De San Agustín à Montréal : le parcours exceptionnel d’une figure de pierre
Être à traits félins et humains (détail), Colombie, haute vallée du Magdalena-San Agustín, 100-900 EC, pierre, 110 x 70 x 40 cm. Museo del Oro, Banco de la República, Bogotá. Photo Museo del Oro, Banco de la República
À l’affiche jusqu’au 1er octobre 2023, l’exposition L’univers au creux des mains : pensées et splendeurs de la Colombie autochtone est la plus importante exposition d’art de la Colombie à être présentée à l’extérieur de ce pays. Elle vous propose notamment de faire la connaissance d’un être hybride impressionnant. Bien loin de sa terre natale, il est en quelque sorte un ambassadeur de ses comparses de pierre et des personnes qui ont croisé son chemin au fil des siècles. Afin de nous aider à mieux le comprendre, Erell Hubert nous présente ici le contexte dans lequel il a été créé et nous raconte l’histoire de son arrivée jusqu’à nous.
Ce personnage fait partie d’un vaste ensemble de statues qui ont été sculptées dans la haute vallée du fleuve Magdalena, durant le premier millénaire de l’ère commune (période régionale classique, 100-900 EC). À l’époque, la population locale construisait des monticules funéraires formés par un corridor en dalles de pierre recouvert de terre. Les sculptures comme celle en visite à Montréal étaient placées à l’intérieur de ces tombes, souvent à l’entrée ou de part et d’autre du corridor central. La plus forte concentration de tombes mégalithiques se trouve dans une zone d’environ 300 km2 à proximité des municipalités d’Isnos et de San Agustín, ce qui explique pourquoi on décrit souvent ces sculptures comme appartenant au style ou à la culture « San Agustín »1.
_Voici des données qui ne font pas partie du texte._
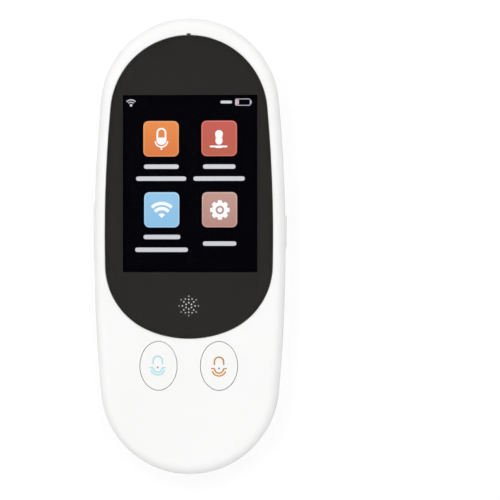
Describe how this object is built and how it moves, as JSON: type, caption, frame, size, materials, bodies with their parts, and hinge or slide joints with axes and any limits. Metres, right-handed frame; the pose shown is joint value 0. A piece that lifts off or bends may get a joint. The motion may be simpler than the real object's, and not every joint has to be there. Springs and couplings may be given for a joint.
{
  "type": "handheld translator",
  "caption": "Slim oblong pocket translator with an egg-shaped lens over a small screen, sound holes and two oval talk buttons that press in.",
  "frame": {"origin": "middle of the back face, on the surface that the device lies on", "axes": "+Z out of the screen, +Y along the body towards its top end, +X to the right of the screen"},
  "size_m": [0.0532, 0.125, 0.0125],
  "materials": {
    "white_shell": "satin",
    "lens_glass": "polished",
    "black_print": "satin",
    "black_tape": "matte",
    "pale_cloth": "matte",
    "white_button": "satin",
    "screen_glass": "polished",
    "white_frame": "matte",
    "amber_flex": "satin",
    "grey_foam": "matte",
    "black_plastic": "satin",
    "white_plastic": "satin",
    "steel": "brushed",
    "green_board": "gloss",
    "silver_wrap": "satin",
    "wire_red": "satin"
  },
  "bodies": {
    "device": {"front_shell": "white_shell", "back_shell": "white_shell", "cover_lens": "lens_glass", "mask_film": "black_print", "lens_tape": "black_tape", "acoustic_mesh": "pale_cloth", "speaker_gasket": "grey_foam", "speaker": "black_plastic", "display_gasket": "grey_foam", "display_cell": "screen_glass", "backlight_frame": "white_frame", "display_flex": "amber_flex", "left_talk_switch": "black_plastic", "right_talk_switch": "black_plastic", "power_switch": "black_plastic", "volume_switches": "black_plastic", "main_board": "green_board", "shield_can": "steel", "processor_chip": "black_plastic", "memory_chip": "black_plastic", "battery_pad": "grey_foam", "battery_cell": "silver_wrap", "battery_socket": "white_plastic", "battery_plug": "white_plastic", "battery_leads": "wire_red", "usb_shell": "steel", "usb_tongue": "black_plastic", "microphone": "steel", "microphone_boot": "black_tape", "antenna_flex": "amber_flex", "shell_screws": "steel"},
    "left_button": {"left_talk_button": "white_button", "left_plunger": "white_plastic"},
    "right_button": {"right_talk_button": "white_button", "right_plunger": "white_plastic"},
    "power": {"power_key": "white_button", "power_plunger": "white_plastic"},
    "rocker": {"volume_rocker": "white_button", "volume_plungers": "white_plastic"}
  },
  "joints": [
    {"name": "left_talk_press", "type": "slide", "parent": "device", "child": "left_button", "axis": [0, 0, -1], "range_m": [0, 0.0003], "stiffness_N_per_m": 450, "springref_m": -0.0008},
    {"name": "right_talk_press", "type": "slide", "parent": "device", "child": "right_button", "axis": [0, 0, -1], "range_m": [0, 0.0003], "stiffness_N_per_m": 450, "springref_m": -0.0008},
    {"name": "power_press", "type": "slide", "parent": "device", "child": "power", "axis": [-1, 0, 0], "range_m": [0, 0.00025], "stiffness_N_per_m": 450, "springref_m": -0.0008},
    {"name": "volume_rock", "type": "hinge", "parent": "device", "child": "rocker", "pos_m": [-0.02448, 0.004, 0.0069], "axis": [0, 0, 1], "range_deg": [-2, 2], "stiffness_Nm_per_rad": 0.05}
  ]
}
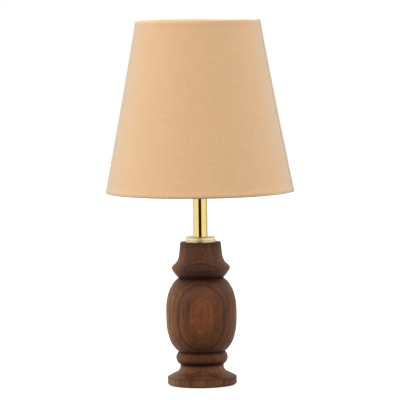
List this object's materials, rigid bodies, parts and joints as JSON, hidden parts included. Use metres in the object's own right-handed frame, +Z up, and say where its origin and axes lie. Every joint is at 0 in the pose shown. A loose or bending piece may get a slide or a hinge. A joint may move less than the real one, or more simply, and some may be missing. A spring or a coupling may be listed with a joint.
{
  "type": "table lamp",
  "caption": "Table lamp: a turned urn-shaped wooden base, a brass neck tube with a switched lampholder, and a tapered fabric shade round a screw-in bulb.",
  "frame": {"origin": "on the lamp's turning axis, at the plane of the table under the felt", "axes": "+Z up along the turning axis, -Y towards the front seen in the picture, +Y out of the cord's way in at the back, +X to the viewer's right"},
  "size_m": [0.202, 0.202, 0.3895],
  "materials": {
    "felt": "dense felt",
    "walnut": "oiled and waxed, flat-sawn grain",
    "black_plastic": "satin",
    "zinc_steel": "zinc plated",
    "pale_brass": "polished, pale",
    "polished_brass": "polished and lacquered",
    "holder_plastic": "moulded, off-white",
    "insert_ceramic": "moulded heat-proof plastic",
    "contact_brass": "bare stamped brass",
    "white_enamel": "white enamel",
    "liner_sheet": "translucent styrene sheet",
    "shade_cloth": "plain woven cotton, apricot beige",
    "bulb_glass": "pearl glass",
    "cap_metal": "bare rolled aluminium",
    "cap_glass": "black glass bead",
    "solder": "soldered tip",
    "stem_glass": "clear glass",
    "lead_wire": "bare wire",
    "tungsten": "coiled wire"
  },
  "bodies": {
    "base": {"felt_pad": "felt", "urn_body": "walnut", "cord_bushing": "black_plastic", "bottom_washer": "zinc_steel", "lock_washer": "zinc_steel", "bottom_nut": "zinc_steel", "threaded_rod": "zinc_steel", "check_ring": "pale_brass", "neck_tube": "polished_brass", "neck_cap": "polished_brass", "holder_cap": "holder_plastic", "holder_grub_screw": "zinc_steel", "holder_insert": "insert_ceramic", "terminal_screws": "contact_brass", "shell_contact": "contact_brass", "centre_contact": "contact_brass", "switch_blades": "contact_brass", "holder_skirt": "holder_plastic", "shade_ring_nut": "holder_plastic"},
    "switch": {"switch_bar": "insert_ceramic", "switch_bridge": "contact_brass", "switch_buttons": "holder_plastic"},
    "shade": {"fitter_ring": "white_enamel", "shade_arms": "white_enamel", "shade_base_wire": "white_enamel", "shade_top_wire": "white_enamel", "shade_liner": "liner_sheet", "shade_fabric": "shade_cloth"},
    "bulb_carriage": {"bulb_tip": "solder"},
    "bulb": {"bulb_glass": "bulb_glass", "bulb_cap": "cap_metal", "bulb_insulator": "cap_glass", "bulb_stem": "stem_glass", "bulb_leads": "lead_wire", "bulb_filament": "tungsten"}
  },
  "joints": [
    {"name": "shade_turn", "type": "hinge", "parent": "base", "child": "shade", "pos_m": [0, 0, 0.2528], "axis": [0, 0, 1], "continuous": true},
    {"name": "switch_push", "type": "slide", "parent": "base", "child": "switch", "axis": [1, 0, 0], "range_m": [0, 0.006]},
    {"name": "bulb_rise", "type": "slide", "parent": "base", "child": "bulb_carriage", "axis": [0, 0, 1], "range_m": [0, 0.01452]},
    {"name": "bulb_turn", "type": "hinge", "parent": "bulb_carriage", "child": "bulb", "pos_m": [0, 0, 0.2515], "axis": [0, 0, 1], "range_deg": [0, 1440]}
  ],
  "couplings": [
    {"joint": "bulb_rise", "follows": "bulb_turn", "m_per_rad": 0.00057757}
  ]
}
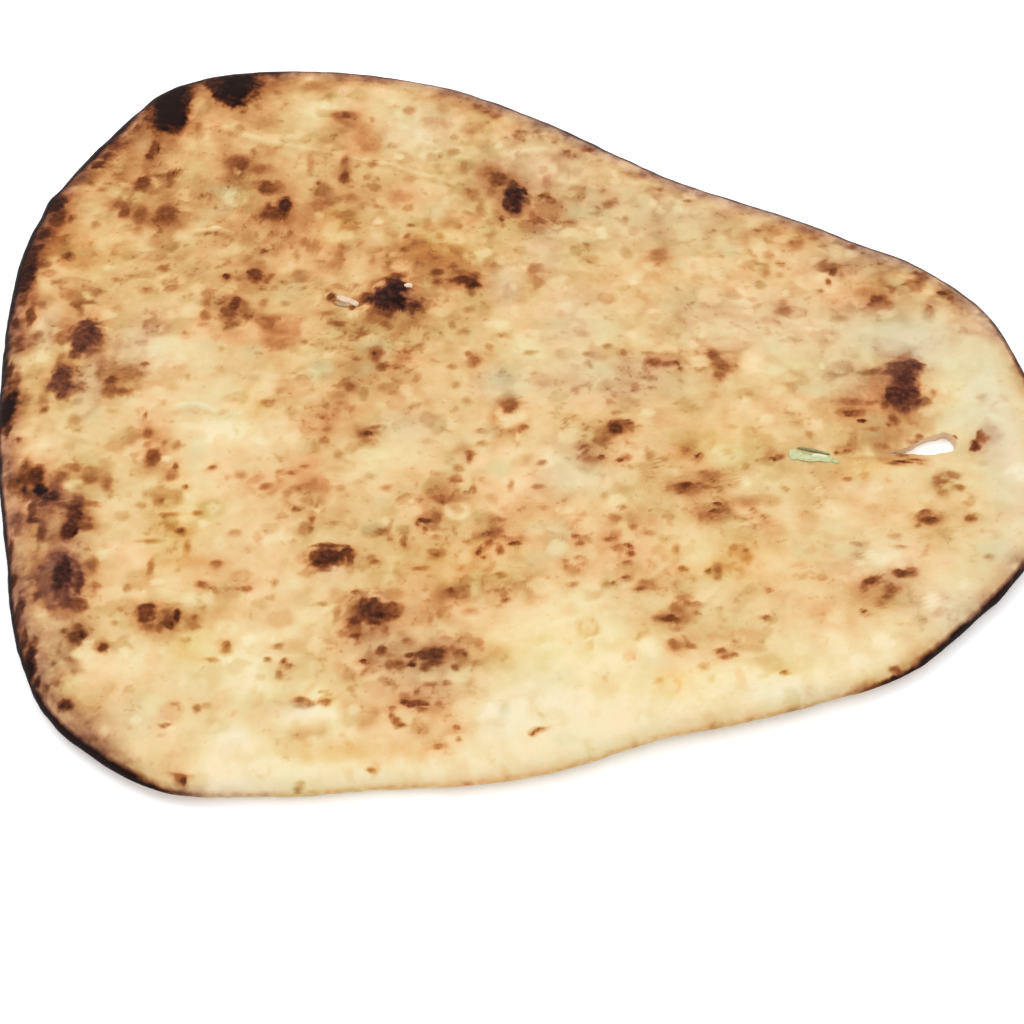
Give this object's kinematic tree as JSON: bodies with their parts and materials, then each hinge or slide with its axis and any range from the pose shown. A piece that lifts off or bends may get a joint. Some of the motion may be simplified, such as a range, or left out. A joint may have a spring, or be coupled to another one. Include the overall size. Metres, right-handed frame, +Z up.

Sculptures gardant des tombes mégalithiques à San Agustín. Photo © Museum Associates/LACMA, Julia Burtenshaw
Chaque monticule, ou groupe de monticules, était entouré de structures domestiques et contribuait peut-être à ancrer les communautés dans leur territoire en établissant un lien physique entre secteurs d’habitation et secteurs funéraires2. En raison de l’effet destructeur du pillage des tombes mégalithiques, mais aussi du sol acide qui nuit à la préservation des ossements, nous avons très peu d’information sur l’identité des personnes qui y sont enterrées3. Beaucoup plus élaborées que les simples fosses funéraires également retrouvées dans la région, ces tombes semblent avoir été réservées à des personnes qui possédaient un statut important au sein de leur communauté. Le statut ne semblait pas reposer sur l’accumulation de richesses, mais possiblement sur le savoir détenu par certaines personnes et la capacité de celles-ci à communiquer avec les ancêtres et les forces surnaturelles peuplant le cosmos4.
Quelque 500 statues ont été dénombrées à ce jour5. Chacune est unique, mais présente certains traits communs avec ses semblables. Les figures San Agustín sont monolithiques, sculptées dans des pierres volcaniques locales, et étaient enterrées dans les tombes. Elles représentent souvent des personnages en position frontale et à la tête surdimensionnée par rapport au corps6. Ces sculptures étaient aussi polychromes, mais les pigments minéraux jaunes, rouges, noirs et blancs utilisés ont depuis souvent disparu7. Sur le plan iconographique, les divers êtres humains, animaux ou hybrides représentés ont fait l’objet de multiples interprétations, notamment en référence à des pratiques chamaniques et à la conception du cosmos des peuples autochtones de la Colombie8. La sculpture exposée au MBAM est particulièrement typique du style San Agustín, avec sa forme anthropomorphe et ses crocs de félin. Les crocs indiquent possiblement un processus de transformation de l’humain à l’animal, et les grands yeux ronds, la consommation de substances psychotropes facilitant cette métamorphose.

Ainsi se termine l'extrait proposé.